The company will work with the General Assembly to "see if the license limitation is something that can be done by statute or requires it going back to the voters," Schippers added.
In the meantime, Penn National said it plans to work with standardbred horse owners and the Maryland Racing Commission to develop a plan to resume live racing at Rosecroft. Any live racing schedule requires the racing commission's approval.
The track, which suspended racing to save money, had been operating as an off-track betting site for two years before closing in July.
"We're pleased to have a strong racing and gaming partner in Penn National Gaming," said Kelley Rogers, president of Rosecroft's previous owner, Cloverleaf Enterprises Inc. "Rosecroft has had a long, difficult journey, but we made it."
Gov. Martin O'Malley, who is proposing legislation to help both thoroughbred and harness racing, said a return to live racing under new ownership would save 200 jobs at the track.
"It is our hope that new ownership will bring relief to members of the community who share concerns about the vacant facility and its impact on surrounding neighborhoods," O'Malley said in a statement. "I look forward to working together with the new owner to bring much needed harmony to the racing industry so we can move Maryland racing forward."
At the end of last year, O'Malley struck a deal to give the Maryland Jockey Club, which runs Laurel Park and Pimlico in Baltimore, $3.6 million in money generated by the state's slots program so the tracks could continue to hold races this year. The money had been earmarked for track improvements but instead will help finance track operations.
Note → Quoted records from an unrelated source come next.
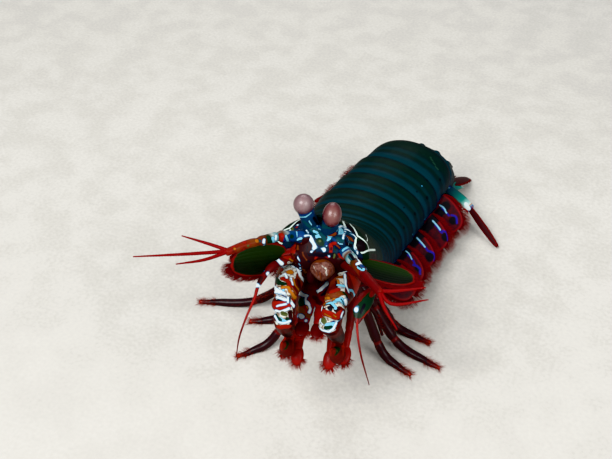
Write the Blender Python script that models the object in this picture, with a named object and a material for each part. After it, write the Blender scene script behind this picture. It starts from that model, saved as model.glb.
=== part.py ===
# Mantis shrimp, life size, in the stance of a wary animal at its burrow:
# head and claws raised, abdomen level, tail fan bent down to the ground.
# Sizes are millimetres here and become metres in one place, make_object.
# The head points to -Y, the tail to +Y, the animal's left side to +X.

import math

import bpy
import numpy as np

MM = 0.001
GAP = 0.3

# Stations along the back, in millimetres from the front edge of the carapace
CARAPACE_END = 31.0
THORAX_STEP = 5.0
THORAX_END = 51.0
ABDOMEN_STEP = 11.0
TELSON_START = 117.0
TELSON_END = 140.0

# Height of the body axis over the ground where the thorax meets the abdomen
AXIS_HEIGHT = 23.0

# Where that point of the axis lies, so that the whole is centred on the origin
AXIS_PLACE = (1.4, -7.1)

# The stance: station and angle in degrees, positive with the head end higher
PITCH = ((0, 46), (31, 46), (41, 34), (51, 18), (62, 10), (73, 5), (95, -4),
         (103, -3), (110, 38), (117, 48), (124, 30), (141, 28))
# The stance: station and turn to the animal's left in degrees
TURN = ((0, -12), (31, -12), (51, -6), (73, 6), (95, 13), (106, 11), (117, 4), (141, 0))
# Half width, height of the back over the axis and depth of the belly under it
HALF_WIDTH = ((0, 11.8), (8, 13.4), (31, 14.8), (51, 15.8), (73, 16.6), (95, 15.9),
              (106, 14.6), (117, 13.0))
BACK = ((0, 8.8), (8, 10.0), (31, 11.1), (51, 11.3), (73, 10.9), (95, 10.9), (106, 10.3),
        (117, 7.6))
BELLY = ((0, 6.5), (31, 7.0), (51, 6.5), (95, 6.0), (106, 5.5), (117, 4.0))

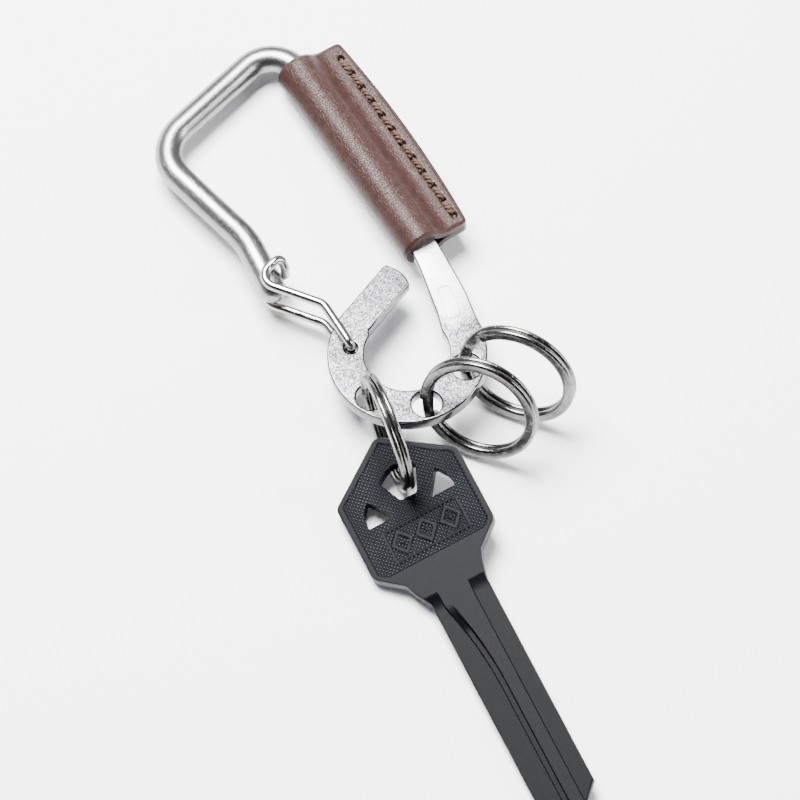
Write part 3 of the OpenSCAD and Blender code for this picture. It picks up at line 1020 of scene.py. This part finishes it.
def make_key():
    left, right, top = key_edges()
    columns = [BLADE_HALF * (2 * k / KEY_COLUMNS - 1) for k in range(KEY_COLUMNS + 1)]
    ys = key_rows(top)
    verts, faces, knurl, place, wear_and_highlight, milled = [], [], [], [], [], []
    n = len(columns)
    for face in (1, -1):
        for y in ys:
            x_left, slope_left = edge_at(left, y)
            x_right, slope_right = edge_at(right, y)
            for c in columns:
                share = (c / BLADE_HALF + 1) / 2
                x = x_left + (x_right - x_left) * share if y > NECK_Y else max(x_left, min(x_right, c))
                to_edge = min(
                    (x - x_left) / math.hypot(1, slope_left),
                    (x_right - x) / math.hypot(1, slope_right))
                if y < TIP_Y + 1:
                    to_edge = min(to_edge, y + KEY_REACH)
                to_edge = min(to_edge, (top - y) * 1.2)
                round_off = KEY_EDGE * (1 - smooth_step(to_edge / KEY_EDGE)) * 0.8
                depth, dots = bow_relief(x, y, to_edge) if y > NECK_Y else (0, 0)
                cut = groove_depth(x, y, face)
                z = KEY_T / 2 - round_off - depth - cut
                verts.append((x, y, face * z))
                knurl.append(dots)
                # share of painted shade in the milled grooves
                milled.append(0.75 * smooth_step(cut / 0.3))
                # edge wear and painted highlight along the rims
                wear_and_highlight.append(1 - smooth_step(to_edge / KEY_EDGE))
                place += [x, y, face * z]
    rows = len(ys)
    for s in (0, 1):
        base = s * rows * n
        for j in range(rows - 1):
            for k in range(n - 1):
                a = base + j * n + k
                q = (a, a + 1, a + n + 1, a + n)
                faces.append(q if s else q[::-1])
    other = rows * n
    for j in range(rows - 1):
        for k in (0, n - 1):
            faces.append((j * n + k, (j + 1) * n + k, other + (j + 1) * n + k, other + j * n + k))
    for j in (0, rows - 1):
        for k in range(n - 1):
            faces.append((j * n + k, j * n + k + 1, other + j * n + k + 1, other + j * n + k))
    mesh = bpy.data.meshes.new("key")
    mesh.from_pydata([Vector(v) for v in verts], [], faces)
    mark(mesh, "knurl", knurl)
    mark(mesh, "edge_wear_and_highlight", wear_and_highlight)
    mark(mesh, "milled", milled)
    layer = mesh.attributes.new("key_place", "FLOAT_VECTOR", "POINT")
    layer.data.foreach_set("vector", place)
    bm = bmesh.new()
    bm.from_mesh(mesh)
    bmesh.ops.remove_doubles(bm, verts=bm.verts, dist=0.004)
    bmesh.ops.recalc_face_normals(bm, faces=bm.faces)
    bm.to_mesh(mesh)
    bm.free()
    cutter = bpy.data.objects.new("cutter", filled_plate(cutout_outlines(), 4 * KEY_T, 0.0, "cutter"))
    blank = bpy.data.objects.new("blank", mesh)
    for o in (cutter, blank):
        bpy.context.scene.collection.objects.link(o)
    cut = blank.modifiers.new("cutouts", "BOOLEAN")
    cut.operation = "DIFFERENCE"
    cut.solver = "EXACT"
    cut.object = cutter
    bpy.context.view_layer.update()
    done = bpy.data.meshes.new_from_object(blank.evaluated_get(bpy.context.evaluated_depsgraph_get()))
    bpy.data.objects.remove(blank)
    bpy.data.objects.remove(cutter)
    turn = (
        Matrix.Rotation(math.radians(KEY_YAW), 4, "Z")
        @ Matrix.Rotation(math.radians(KEY_PITCH), 4, "X")
        @ Matrix.Rotation(math.radians(-KEY_ROLL), 4, "Y"))
    done.materials.clear()
    done.transform(Matrix.Scale(MM, 4) @ Matrix.Translation(KEY_AT) @ turn)
    done.name = "black_key"
    finish_piece("black_key", done, KEY_BLACK, "key", "key_blank")


# ---------------------------------------------------------------- table, light and camera

def make_table():
    m, tree, bsdf = new_material("pale_table", Roughness=0.75)
    n = node(tree, "ShaderNodeTexNoise", Scale=3.0, Detail=2)
    tree.links.new(spot(tree), n.inputs["Vector"])
    pale = [(0.3, (0.93, 0.93, 0.945)), (0.7, (0.955, 0.955, 0.965))]
    tree.links.new(ramp(tree, n.outputs["Fac"], pale), bsdf.inputs["Base Color"])
    mesh = bpy.data.meshes.new("table_top")
    s = TABLE_HALF
    z = TABLE_Z * MM
    mesh.from_pydata([(-s, -s, z), (s, -s, z), (s, s, z), (-s, s, z)], [], [(0, 1, 2, 3)])
    mesh.materials.append(m)
    table = bpy.data.objects.new("table_top", mesh)
    bpy.context.scene.collection.objects.link(table)


def view_axes():
    """Right, up, and back towards the eye, as the camera sees them."""
    a, e = math.radians(VIEW_AZIMUTH), math.radians(VIEW_ELEVATION)
    back = Vector((math.sin(a) * math.cos(e), -math.cos(a) * math.cos(e), math.sin(e)))
    right = Vector((math.cos(a), math.sin(a), 0))
    return right, back.cross(right), back


def from_view(direction):
    """A direction given in the view's own axes, in the part's frame."""
    return sum((axis * k for axis, k in zip(view_axes(), direction)), Vector()).normalized()


def soft_box(name, toward, distance, size, power):
    """An area light that faces the part from a direction."""
    way = from_view(toward)
    light = bpy.data.lights.new(name, "AREA")
    light.shape = "RECTANGLE"
    light.size, light.size_y = size
    light.energy = power
    obj = bpy.data.objects.new(name, light)
    obj.location = way * distance
    obj.rotation_mode = "QUATERNION"
    obj.rotation_quaternion = way.to_track_quat("Z", "Y")
    bpy.context.scene.collection.objects.link(obj)


def make_light():
    """A pale room that is dark on the eye's side, and the soft boxes."""
    world = bpy.data.worlds.new("studio")
    bpy.context.scene.world = world
    world.use_nodes = True
    tree = world.node_tree
    background = tree.nodes["Background"]
    background.inputs["Strength"].default_value = 1.0
    seen = tree.nodes.new("ShaderNodeTexCoord").outputs["Generated"]
    dot = node(tree, "ShaderNodeVectorMath", operation="DOT_PRODUCT")
    tree.links.new(seen, dot.inputs[0])
    dot.inputs[1].default_value = from_view(DARK_SIDE)
    tree.links.new(ramp(tree, dot.outputs["Value"], ROOM_TONES), background.inputs["Color"])
    for box in SOFT_BOXES:
        soft_box(*box)


def make_camera():
    right, up, back = view_axes()
    target = (right * VIEW_CENTRE_ALONG + up * VIEW_CENTRE_UP) * MM
    distance = VIEW_WIDTH * MM * LENS / SENSOR
    data = bpy.data.cameras.new("camera")
    data.lens = LENS
    data.sensor_width = SENSOR
    data.clip_start = NEAREST_SEEN
    data.clip_end = FARTHEST_SEEN
    camera = bpy.data.objects.new("camera", data)
    turned = Matrix((right, up, back)).transposed().to_4x4()
    camera.matrix_world = Matrix.Translation(target + back * distance) @ turned
    bpy.context.scene.collection.objects.link(camera)
    bpy.context.scene.camera = camera


make_camera()
make_rod()
make_hook_plate()
make_cartouche()
make_sleeve()
make_thread()
make_gate()
for ring in range(3):
    make_ring(ring)
make_key()
make_table()
make_light()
O'Malley, a Democrat, wants to continue providing financial assistance to the ailing thoroughbred industry if the track owners need the money to remain open. His proposed legislation also includes help for the harness industry. The governor wants the state to lend Rosecroft's new owners several million dollars right away to restart live racing.
As part of its bid, Penn National agreed to pay an additional $3 million if the General Assembly approves a bond issue that would help the company finance the track's operations, Lichtenstein said.
David Cordish, whose namesake development company broke ground on a slots casino in Anne Arundel County this week, cast doubt on Penn National's quest for more slots locations and predicted that the company would seek another taxpayer-funded bailout. The Cordish Cos. casino next to Arundel Mills mall would be in direct competition with any slots parlors at Laurel Park or Rosecroft.
"There will never be gaming at Rosecroft, and Penn will be back to the governor and taxpayers for more subsidy," Cordish said in an e-mail.
Angelos, who was the "stalking-horse" or lead bidder in the Rosecroft auction, had agreed to buy the track for $9 million in cash, plus $5 million if a referendum to expand gambling is approved and slots are operational at the facility by December 2012.
Angelos will receive a so-called "breakup fee" of $250,000 and be repaid a $250,000 loan he made to Rosecroft, Lichtenstein said.
The Prince George's County delegation vehemently opposed slots in 2007 when lawmakers established the five locations in the state. Last year, the General Assembly rejected a bill sought by the track to legalize poker and table games there.
Recently elected County Executive Rushern L. Baker III has not taken a position on a casino in his county. Spokesman Scott Peterson said Baker would look at the impact a casino could have on transportation, public safety and the surrounding areas.
"He's assessing the situation," Peterson said. "He's going to weigh the costs and benefits of slots in the county."
Baltimore Sun staff writer Annie Linskey contributed to this article.